I use Runna. It's a genuinely good training tool that has helped me get faster and more structured. I'm not about to pretend I'm above using a plan. The difference is that when my plan says run 10 miles and my knee is screaming at me, I don't open Reddit. I stop running.

Pain is your body's way of telling you something is wrong. You don't need an algorithm to interpret that signal, and you certainly don't need a stranger on the internet to give you the green light to rest. The Wall Street Journal recently reported that Runna has had to add features to tone down its aggressive training plans after a growing number of injury reports. Physical therapists are seeing stress fractures, shin splints, and Achilles issues linked to training load being ramped up too fast. None of this is the app's fault, not really. The app is doing what it's designed to do. The problem is that people treat its output as gospel rather than a suggestion, and never once stop to ask themselves whether the plan makes sense for their body on that particular day.

A training plan is a guide. It's a framework built on averages and assumptions about where your fitness level sits. It doesn't know you slept badly. It doesn't know your knee has been dodgy since Tuesday. It doesn't know you're stressed out of your mind at work and running on fumes. Only you know that, and if you can't make a basic decision about whether to rest or run based on how you feel, then no app is going to save you.

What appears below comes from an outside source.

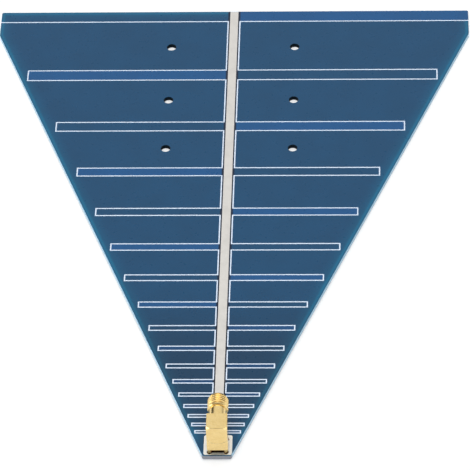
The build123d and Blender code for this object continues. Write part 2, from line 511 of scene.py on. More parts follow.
@dataclass(frozen=True)
class BoardFinish(Finish):
    """A finish that changes near the board's cut outline.

    Attributes:
        board_half: half width of the board at the wide edge.
        tip_half: half width of the board at the tip.
        board_half_length: half length of the board.
        shoulder_y: where the taper meets the straight side.
        middle_level: middle of the board's thickness.
    """

    board_half: float = 80.35
    tip_half: float = 4.3
    board_half_length: float = 100.3
    shoulder_y: float = 88.7
    middle_level: float = 1.315

    def from_tip(self, distances: Sequence[float]) -> list[float]:
        """Turns distances from the tip into places along Y, in metres."""
        return [(distance - self.board_half_length) * MM for distance in distances]

    def inwards(self, pattern: Pattern) -> Socket:
        """Measures how far a point lies inside the cut outline.

        Args:
            pattern: the pattern that takes it.

        Returns:
            The distance in metres.
        """
        slope = (self.board_half - self.tip_half) / (self.shoulder_y + self.board_half_length)
        across = pattern.add("Math", pattern.parts["X"], operation="ABSOLUTE")
        along = pattern.add("Math", pattern.parts["Y"], operation="ABSOLUTE")
        past_tip = pattern.add("Math", pattern.parts["Y"], self.board_half_length * MM, operation="ADD")
        half_width = pattern.add("Math", past_tip, slope, self.tip_half * MM, operation="MULTIPLY_ADD")
        side = pattern.add("Math", half_width, across, operation="SUBTRACT")
        taper = pattern.add("Math", side, 1 / math.hypot(1, slope), operation="MULTIPLY")
        straight = pattern.add("Math", self.board_half * MM, across, operation="SUBTRACT")
        ends = pattern.add("Math", self.board_half_length * MM, along, operation="SUBTRACT")
        nearest = pattern.add("Math", straight, ends, operation="MINIMUM")
        return pattern.add("Math", taper, nearest, operation="MINIMUM")

    def off_middle(self, pattern: Pattern) -> Socket:
        """Measures the distance from the middle of the board's thickness."""
        above = pattern.add("Math", pattern.parts["Z"], self.middle_level * MM, operation="SUBTRACT")
        return pattern.add("Math", above, operation="ABSOLUTE")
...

The Garmin rest day question is almost worse. Someone has a device strapped to their wrist that is literally telling them to recover, and their first instinct is to question it. Not from a place of genuine curiosity about the science behind the recommendation, which would be fair enough, but from a place of not being able to sit with the decision themselves. They need validation from a community to do something their own watch is already telling them to do.

Engage Your Brain

This isn't just a running thing. We've slowly handed over our ability to think and make decisions to tools and platforms across every part of life. People ask ChatGPT what to have for dinner. They ask it how to respond to a text from a friend. They copy and paste AI-generated emails without reading them, send entire documents they haven't checked, and defer to algorithms on questions that require nothing more than a moment of thought. The pattern is the same everywhere: faced with a decision, no matter how small, the first instinct is to ask something or someone else rather than just thinking about it.

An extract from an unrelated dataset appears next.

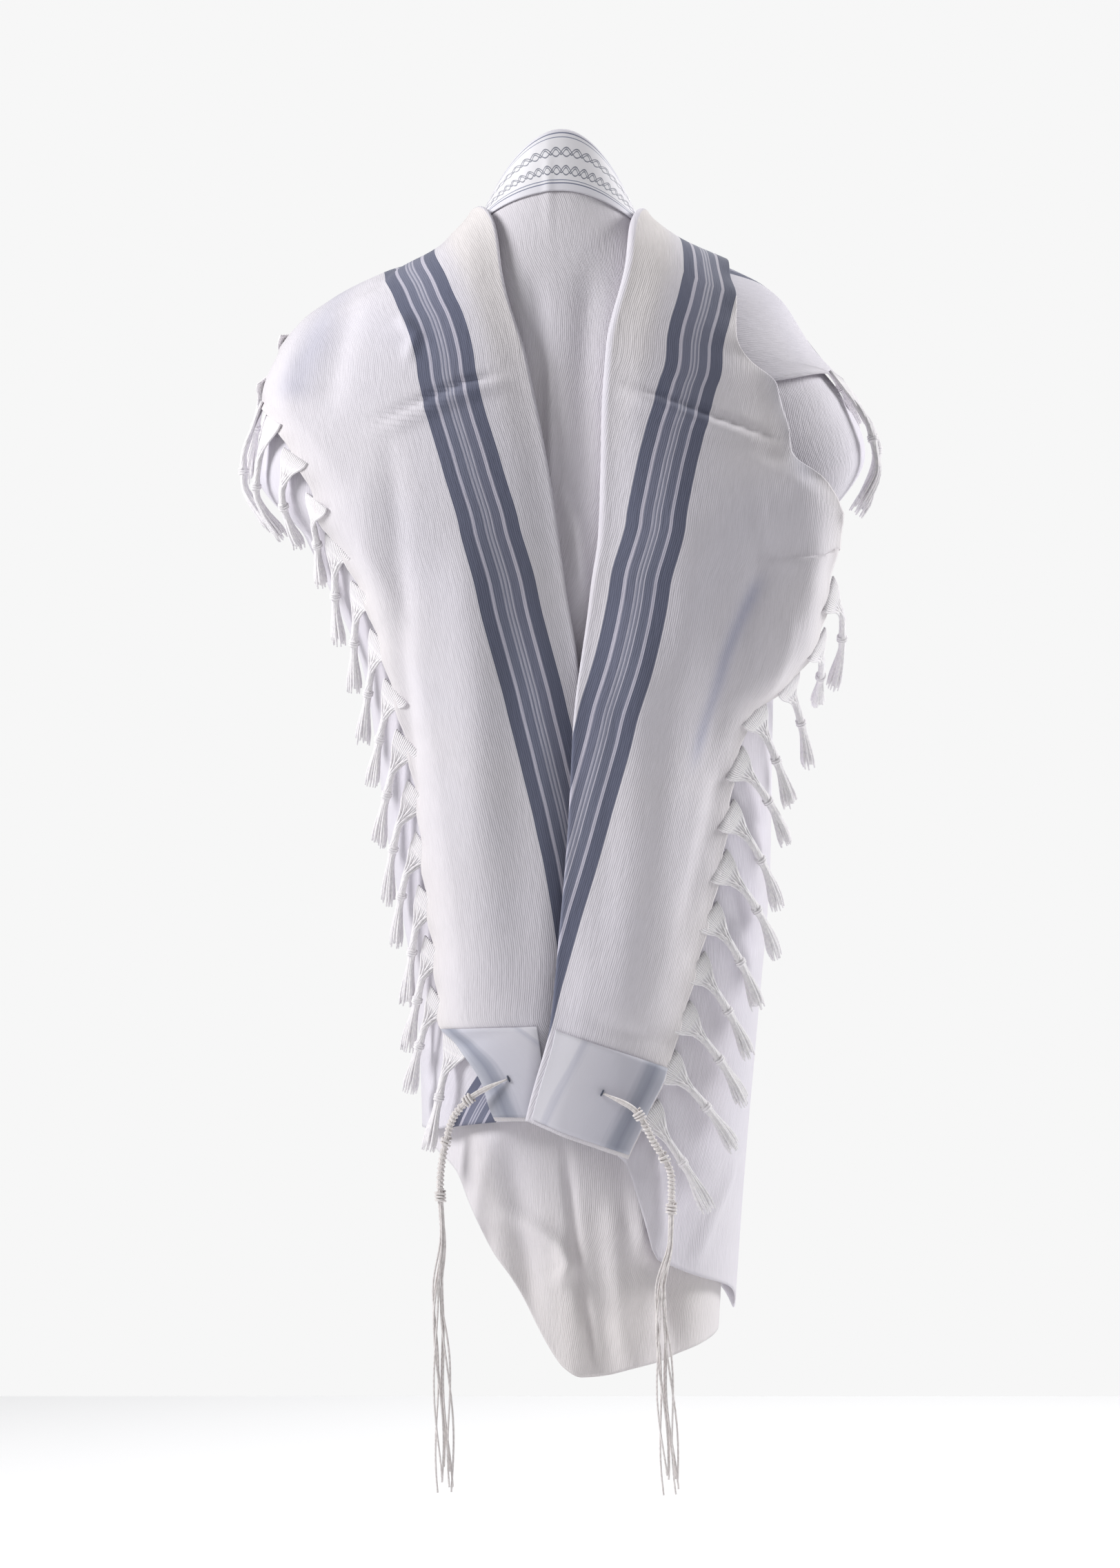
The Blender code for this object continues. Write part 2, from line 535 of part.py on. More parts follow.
def fringe_object(name, edge, out, up, finish, collection):
    """Strip along an edge with locks that grow from its outer side. edge, out, up: one row per point."""
    run = np.concatenate([[0.0], np.cumsum(np.linalg.norm(np.diff(edge, axis=0), axis=1))])
    count = int(run[-1] / LOCK_PITCH)
    first = (run[-1] - (count - 1) * LOCK_PITCH) / 2
    starts = []
    for k in range(count):
        start = first + k * LOCK_PITCH - LOCK_ROOT / 2
        near = [r for r in run[1:-1] if start - ROOT_CLEAR < r < start + LOCK_ROOT + ROOT_CLEAR]
        starts.append(min(near[-1] + ROOT_CLEAR if near else start, run[-1] - LOCK_ROOT - ROOT_CLEAR))
    stops = [value + LOCK_ROOT for value in starts]
    corners = [r for r in run if all(r < a - ROOT_CLEAR / 2 or r > b + ROOT_CLEAR / 2 for a, b in zip(starts, stops))]
    stations = sorted(starts + stops + corners)

    def at(values, place):
        return np.array([np.interp(place, run, values[:, k]) for k in range(3)])

    made = bmesh.new()
    rings = []
    for place in stations:
        inner, along, over = at(edge, place), unit(at(out, place)), unit(at(up, place)) * CLOTH_WALL / 2
        near, far = inner + along * STRIP_GAP, inner + along * STRIP_WIDTH
        rings.append([made.verts.new(p) for p in (near - over, near + over, far + over, far - over)])
    made.faces.new(rings[0][::-1])
    made.faces.new(rings[-1])
    for k, (a, b) in enumerate(zip(rings, rings[1:])):
        for side in range(4):
            if side == 2 and any(abs(stations[k] - value) < 1e-9 for value in starts):
                lock(made, a, b, at(edge, stations[k] + LOCK_ROOT / 2), unit(at(out, stations[k])))
            else:
                made.faces.new((a[side], a[(side + 1) % 4], b[(side + 1) % 4], b[side]))
    bmesh.ops.recalc_face_normals(made, faces=made.faces)
    return finished(name, made, finish, collection)


def lock(made, a, b, edge_point, out):
    """One fringe lock on the outer side of the strip between rings a and b."""
    loop = [a[2], a[3], b[3], b[2]]
    root = sum((np.array(v.co) for v in loop), np.zeros(3)) / 4
    path = lock_path(root, out)
    wide = unit(np.array(b[2].co) - np.array(a[2].co))
    for k, (_, width, thick) in enumerate(LOCK_SECTIONS, 1):
        ahead = unit(path[k] - path[k - 1])
        over = unit(np.array(a[2].co) - np.array(a[3].co))
        over = unit(over - ahead * (over @ ahead))
        wide = unit(np.cross(ahead, over)) * np.sign(np.cross(ahead, over) @ wide)
        ring = [path[k] - wide * width / 2 + over * thick / 2, path[k] - wide * width / 2 - over * thick / 2,
                path[k] + wide * width / 2 - over * thick / 2, path[k] + wide * width / 2 + over * thick / 2]
        ring = [made.verts.new(p) for p in ring]
        for n in range(4):
            made.faces.new((loop[n], loop[(n + 1) % 4], ring[(n + 1) % 4], ring[n]))
        loop = ring
    made.faces.new(loop)


def finished(name, made, finish, collection):
    mesh = bpy.data.meshes.new(name)
    made.to_mesh(mesh)
    made.free()
    thing = bpy.data.objects.new(name, mesh)
    collection.objects.link(thing)
    mesh.materials.append(finish)
    mesh.shade_smooth()
    return thing


def corner_cord(name, rows, finish, collection):
    """Wound head whose end carries eight loose strands."""
    rows = [dict(zip(CORD_COLUMNS, row)) for row in rows]
    path = []
    for row in rows:
        turn, reach = locate(row["x"], row["z"], row["face"])
        path.append(form(turn, reach) + outward(turn, reach) * row["lift"])
    path = np.array(path)
    facing = -1.0 if rows[0]["face"] == "back" else 1.0
    heads = [k for k, row in enumerate(rows) if row["width"] > 0]
    made = bmesh.new()
    square = [(u, v) for v in range(4) for u in range(4)]
    rim = [0, 1, 2, 3, 7, 11, 15, 14, 13, 12, 8, 4]
    previous = None
    for k in heads:
        ahead = unit(path[min(k + 1, len(path) - 1)] - path[max(k - 1, 0)])
        wide = unit(np.cross(ahead, np.array([0.0, facing, 0.0])))
        over = unit(np.cross(wide, ahead))
        scale = rows[k]["width"] / 3
        last = k == heads[-1]
        spots = {n: path[k] + (wide * (square[n][0] - 1.5) + over * (square[n][1] - 1.5)) * scale
                 for n in (range(16) if last else rim)}
        ring = {n: made.verts.new(p) for n, p in spots.items()}
        if previous is None:
            made.faces.new([ring[n] for n in rim])
        else:
            for n, m in zip(rim, rim[1:] + rim[:1]):
                made.faces.new((previous[n], previous[m], ring[m], ring[n]))
        previous = ring
    ends = []
    for v in range(3):
        for u in range(3):
            n = v * 4 + u
            face = made.faces.new([previous[n], previous[n + 1], previous[n + 5], previous[n + 4]])
            if (u, v) != (1, 1):
                ends.append((face, u - 1, v - 1))
    inset = bmesh.ops.inset_individual(made, faces=[e[0] for e in ends],
                                       thickness=(HEAD_WIDTH / 3 - STRAND_WIDTH) / 2)
    for face, u, v in ends:
        centre = np.array(face.calc_center_median())
        for k in range(heads[-1] + 1, len(rows)):
            grown = bmesh.ops.extrude_discrete_faces(made, faces=[face])["faces"][0]
            share = (k - heads[-1]) / (len(rows) - 1 - heads[-1])
            target = path[k] + (wide * u + over * v) * (HEAD_WIDTH / 3 + STRAND_SPREAD * share)
            move = target - np.array(grown.calc_center_median())
            for vert in grown.verts:
                vert.co = np.array(vert.co) + move
            face = grown
    bmesh.ops.recalc_face_normals(made, faces=made.faces)
    return finished(name, made, finish, collection)


def clear_scene():
    for thing in list(bpy.data.objects):
        bpy.data.objects.remove(thing, do_unlink=True)


def main():
    clear_scene()
    shawl = bpy.data.collections.new("tallit_prayer_shawl")
    bpy.context.scene.collection.children.link(shawl)
    wool = material("wool_white", WOOL_WHITE, 0.9)
    satin = material("satin_white", SATIN_WHITE, 0.45)
    cord = material("cord_white", CORD_WHITE, 0.85)
    down = row_shares(ROWS)
    back, _ = back_panel(np.linspace(-1.0, 1.0, BACK_COLUMNS + 1), down)
    cloth_object("back_drape", back, CLOTH_WALL, wool, shawl)
    cloth_object("neckband", neckband(back), APPLIED_WALL, satin, shawl)
    last = len(down) - 1
    hem_rows = (last - 3.8, last - 3.0, last - 2.0, last - 1.0, last - 0.1)
    top_rows = (0.1, 1.0, 1.9)
    for side in ("left", "right"):
        fold = shoulder_fold(side)
        cloth_object(side + "_shoulder_fold", fold, CLOTH_WALL, wool, shawl, side == "left")
        flap = fold[:, -TOP_COLUMNS - 1:]
        up = form_normals(flap[:, -1])
        out = edge_out(flap[:, -1], flap[:, -2], up)
        fringed = down > fringe_start(side)
        fringe_object("fringe_" + side, flap[fringed, -1], out[fringed], up[fringed], cord, shawl)
        cloth_object("corner_patch_back_" + side, corner_patch(flap, hem_rows, PATCH_START[side]),
                     APPLIED_WALL, satin, shawl)
        if side == "left":
            cloth_object("corner_patch_front_left", corner_patch(flap, top_rows, PATCH_START["right"]),
                         APPLIED_WALL, satin, shawl)
    arm = arm_fold()
    cloth_object("right_arm_fold", arm, CLOTH_WALL, wool, shawl)
    cloth_object("corner_patch_front_right", corner_patch(arm, (0.1, 1.0, 2.0, 3.0), PATCH_START["right"]),
                 APPLIED_WALL, satin, shawl)
    border = np.concatenate([arm[:-1, -1], arm[-1, :1:-1]])
    inside = np.concatenate([arm[:-1, -2], arm[-2, :1:-1]])
    up = form_normals(border)
    out = edge_out(border, inside, up)
    fringe_object("fringe_right_arm", border + out * 2 * SEAM, out, up, cord, shawl)
    for name, rows in CORDS.items():
        corner_cord("tassel_" + name, rows, cord, shawl)


main()
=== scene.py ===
# Tallit prayer shawl, worn, seen from behind: wool cloth, satin neckband and corner patches, knotted fringe and cords
import math

import bpy
import numpy as np
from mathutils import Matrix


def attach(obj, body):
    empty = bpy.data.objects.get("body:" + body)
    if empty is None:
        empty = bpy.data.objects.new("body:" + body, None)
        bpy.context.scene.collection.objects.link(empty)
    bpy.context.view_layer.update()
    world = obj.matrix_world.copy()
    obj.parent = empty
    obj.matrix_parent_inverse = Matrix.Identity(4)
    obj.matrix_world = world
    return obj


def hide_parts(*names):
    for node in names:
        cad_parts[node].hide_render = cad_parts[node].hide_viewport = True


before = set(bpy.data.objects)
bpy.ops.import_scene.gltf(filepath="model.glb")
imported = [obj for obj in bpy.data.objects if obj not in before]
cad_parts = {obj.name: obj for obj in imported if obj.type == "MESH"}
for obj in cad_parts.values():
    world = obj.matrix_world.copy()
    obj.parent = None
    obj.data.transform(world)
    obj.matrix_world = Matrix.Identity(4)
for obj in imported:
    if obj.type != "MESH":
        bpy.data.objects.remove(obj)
bpy.ops.object.select_all(action="DESELECT")
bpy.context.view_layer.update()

# ---- camera, light and floor ----
studio = {"viewHeight": 1.659, "viewMiddle": (-0.002, -0.601), "cameraAway": 7.0, "film": 36.0,
          "floorZ": -1.48, "floorSize": (9.0, 5.0), "roomLight": 0.26, "paper": 0.93}
lamps = {"keyLight": {"place": (-2.85, -0.95, 1.5), "target": (0, 0, -0.45), "size": 1.4, "watts": 112.0},
         "rimLight": {"place": (2.9, 0.75, 1.2), "target": (0, 0, -0.45), "size": 1.4, "watts": 96.0},
         "frontLight": {"place": (0.3, 3.2, 0.8), "target": (0, 0, -0.5), "size": 1.6, "watts": 30.0}}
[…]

People won't send a three-line email without running it through an AI first. They won't make a decision without checking what a chatbot thinks. Not complex decisions either, basic ones that require nothing more than a bit of thought and the confidence to back yourself. We've reached a point where people would rather trust a statistical prediction engine than their own instincts, their own experience, their own common sense. The tool is never wrong in their mind, so why bother forming an opinion at all?

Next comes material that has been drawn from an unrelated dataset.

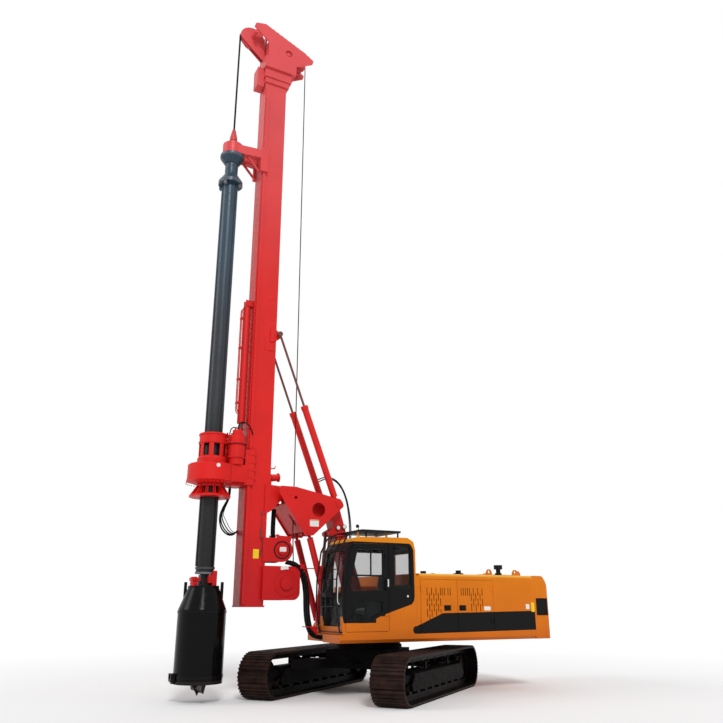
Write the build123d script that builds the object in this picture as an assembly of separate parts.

Running used to be one of the simplest things you could do. Put on shoes, go outside, move your legs. Now it requires a subscription app, a GPS watch, heart rate zones, training load metrics, recovery scores, and apparently the approval of Reddit before you can decide whether today is a run day or a rest day. We've taken something beautifully straightforward and buried it under a mountain of data that most people don't know how to interpret anyway.

Running is mental. The discipline to push through when it hurts, the toughness to keep going when your brain is begging you to stop. That mental strength doesn't develop if you outsource every decision to an app. It develops when you learn to read your own body, make your own calls, and live with the consequences. Sometimes you'll get it wrong. You'll run when you should have rested, or rest when you could have pushed. That's fine. That's how you learn.

The people posting on Reddit aren't looking for information. They're looking for someone to take responsibility for the decision. If someone tells them to run and they get injured, it's not their fault. If someone tells them to rest and they miss a session, they had permission. It's a way of removing yourself from the driver's seat of your own training, your own body, your own life. Your body is giving you all the information you need.